Briefe an Freunde, Tutujas (Norbert Schott)

Warum will man dennoch in der Taiga leben?

03. Juli 2012

nach dem ersten Eindruck der Mücken und Bremsen möchte ich nun auch erläutern, warum wir dennoch freiwillig hier sind.

Im Moment sitze ich auf dem Holzfußboden in einem unserer zwei Räume. Vor dem Haus zirpen die Graßhüpfer. Irgendwo heult ein Hund. Manchmal singen liebeslustige. Tagsüber hört man den Kuckuck. Nur am Wochenende sucht uns die Zivilisation heim - die Städter singen wahlweise Karaoke oder mähen mit unglaublicher Geduld riesige Rasenflächen mit Hilfe von viel zu kleinen Rasentrimmern. Beides kann sich über Stunden hinziehen.

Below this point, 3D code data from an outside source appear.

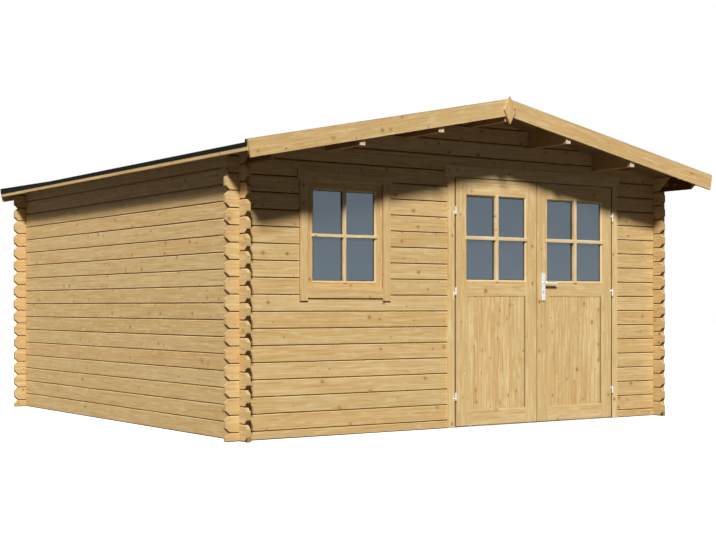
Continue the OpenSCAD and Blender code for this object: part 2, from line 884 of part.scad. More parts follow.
module handle_plates() {
    color(zinc) {
        translate([spindle_x, face_y - plate_t - seat, handle_z]) handle_plate();
        translate([spindle_x, face_y + leaf_t + seat, handle_z]) handle_plate();
    }
}

// Half of the lever on one side of the leaf: a neck, a quarter bend and a round-ended grip
module lever_half(reach) {
    bend = 16;
    rotate([90, 0, 0])
        cylinder(r = lever_r, h = reach - bend);
    translate([bend, -reach + bend, 0])
        rotate([0, 0, 180])
            rotate_extrude(angle = 90)
                translate([bend, 0])
                    circle(r = lever_r);
    translate([bend, -reach, 0])
        rotate([0, 90, 0])
            cylinder(r = lever_r, h = lever_l - bend - lever_r);
    translate([lever_l - lever_r, -reach, 0])
        sphere(r = lever_r);
}

module door_lever() {
    reach = plate_t + lever_out;
    gap = 0.5;
    color(zinc)
        translate([spindle_x, face_y, handle_z]) {
            translate([0, -plate_t, 0])
                rotate([-90, 0, 0])
                    cylinder(r = spindle_r, h = leaf_t + 2 * plate_t);
            translate([0, -gap, 0]) lever_half(reach);
            translate([0, leaf_t + gap, 0]) mirror([0, 1, 0]) lever_half(reach);
        }
}

// ---- Floor ------------------------------------------------------------

module floor_bearers() {
    x = side_x - log_t - seat;
    y0 = inner_y + floor_gap + bearer_w / 2;
    y1 = back_y - log_t - floor_gap - bearer_w / 2;
    color(inner_wood)
        for (i = [0:bearers - 1]) {
            y = y0 + (y1 - y0) * i / (bearers - 1);
            box([-x, y - bearer_w / 2, 0], [x, y + bearer_w / 2, bearer_h - seat]);
        }
}

module floor_boards() {
    x = side_x - log_t - floor_gap;
    hole = frame_in + jamb_w + floor_gap;
    color(inner_wood)
        difference() {
            box([-x, front_y + log_t + floor_gap, bearer_h],
                [x, back_y - log_t - floor_gap, floor_z]);
            box([door_mid - hole, front_y, bearer_h - eps],
                [door_mid + hole, inner_y + floor_gap, floor_z + eps]);
        }
}

left_wall();
right_wall();
left_top_log();
right_top_log();
front_wall_left();
front_wall_right();
front_gable();
back_wall();
back_gable();
ridge_purlin();
left_purlins();
right_purlins();
left_roof_boards();
right_roof_boards();
left_roof_felt();
right_roof_felt();
eave_battens();
roof_edge_laths();
front_left_bargeboard();
front_right_bargeboard();
back_left_bargeboard();
back_right_bargeboard();
gable_plates();
window_trim();
window_lining();
window_sash();
window_glass();
door_frame();
door_head_trim();
door_threshold();
frame_hinges();
left_leaf_frame();
left_leaf_panel();
left_leaf_glass();
left_leaf_hinges();
right_leaf_frame();
right_leaf_panel();
right_leaf_glass();
right_leaf_hinges();
handle_plates();
door_lever();
floor_bearers();
floor_boards();
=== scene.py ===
import math
import random

import bmesh
import bpy
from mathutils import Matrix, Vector


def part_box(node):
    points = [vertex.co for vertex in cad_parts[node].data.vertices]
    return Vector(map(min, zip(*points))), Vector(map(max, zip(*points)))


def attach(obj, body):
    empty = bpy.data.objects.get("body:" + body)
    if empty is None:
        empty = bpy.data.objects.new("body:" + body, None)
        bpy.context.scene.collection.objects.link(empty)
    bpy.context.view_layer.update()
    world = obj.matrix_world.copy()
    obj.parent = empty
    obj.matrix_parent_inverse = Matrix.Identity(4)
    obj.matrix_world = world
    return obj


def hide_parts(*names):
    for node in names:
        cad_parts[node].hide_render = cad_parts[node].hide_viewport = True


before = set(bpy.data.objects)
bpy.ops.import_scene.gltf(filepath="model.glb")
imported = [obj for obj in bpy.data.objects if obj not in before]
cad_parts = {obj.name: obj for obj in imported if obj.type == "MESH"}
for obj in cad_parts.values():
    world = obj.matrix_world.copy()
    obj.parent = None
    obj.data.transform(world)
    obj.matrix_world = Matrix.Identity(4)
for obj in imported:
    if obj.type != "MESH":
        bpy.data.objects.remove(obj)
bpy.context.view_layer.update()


# ---- Log walls -----------------------------------------------------------------------------
# Planed spruce logs, 28 mm thick and 115 mm high, laid on each other with tongue and groove
# and notched into each other at the corners. Each log was cut from another stem, so each has
# its own growth rings, knots and tone. The logs are the frame's own solids.

LOG_H = 0.115
LOG_T = 0.028
LOG_BEVEL = 0.006
# A log's free end: its sloped lower corner, and the distance to the middle of the crossing log
END_CUT_L, END_CUT_H = 0.033, 0.030
CROSSING = 0.118
SPRUCE = (0.625, 0.455, 0.214)
LATE_WOOD = (0.47, 0.27, 0.092)
KNOT = (0.25, 0.115, 0.04)
RING_W = 0.0042


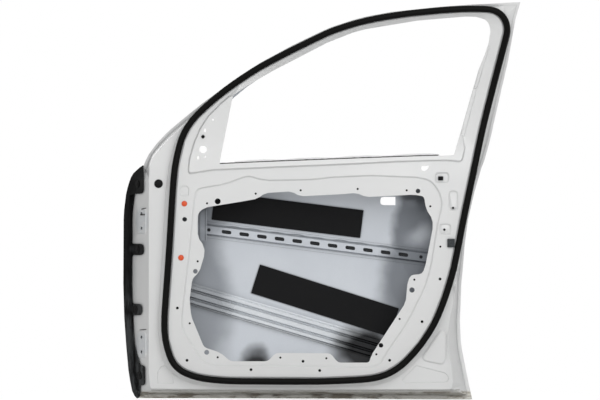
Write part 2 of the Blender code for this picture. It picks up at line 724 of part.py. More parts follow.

Im Gegensatz zur Stadt - dies durften wir bei einem kleinen Ausflug diese Woche erleben - können wir die Hitze hier im Dorf kompensieren. Unser an sich kleiner Fluss ist stellenweise so tief, dass ich nicht stehen kann. Zu Fuß sind es etwa 10 Minuten zum steinigen Ufer und 20 Minuten zum Sandstrand. Dort kann man dann Arthur auch gleich noch eine Murmelbahn im Sand bauen. (Interessanterweise gibt es im Russischen kein Wort für Murmelbahn - vielleicht hat Deutschland auch die bekannteren Ingenieure.)

Für Arthur ist es grundsätzlich ideal hier. Jederzeit kann er raus vor die Tür oder auch wieder rein ins Haus. Er braucht dafür keine Mama, die ihn anzieht, und keinen Papa, der im Fahrstuhl den Knopf drückt. Niemand muss aufpassen, dass auf dem Parkplatz keine Autos rumfahren. Es gibt zwar Autos, aber zwischen Grundstück und Straße ist ein Zaun, der zunächst einmal Kühe aussperren soll und somit aber praktischer Weise auch Kinder einsperrt.

Zum Waschen gibt es den Fluss und die Wassertonne. Zweimal die Woche heizen wir die Banja an und waschen uns in dieser russischen Variante der Sauna. Danach freut man sich sogar über das kalte Wasser aus der Pumpe.

Im Garten sind im Moment die Erdbeeren sowie die "blauen Heckenkirschen" (in deutschen Baumärkten auch vollkommen falsch "sibirische Blaubeere" bezeichnet) reif. Hunger? Raus in den Garten, pflücken, essen. Rund um die Uhr, wann immer man will. Die Nachbarn verkaufen frisch gemolkene Milch sowie frisch geschleuderten Honig. Zwei Häuser weiter gibt es Eier von offensichtlich wirklich glücklichen Hühnern.

Demnächst kommen dann die eigenen Tomaten, der Salat, die Kohlrabi (extra für mich), die Auberginen, die Kartoffeln - alles ist da, alles wächst wie verrückt. Und wir mittendrin.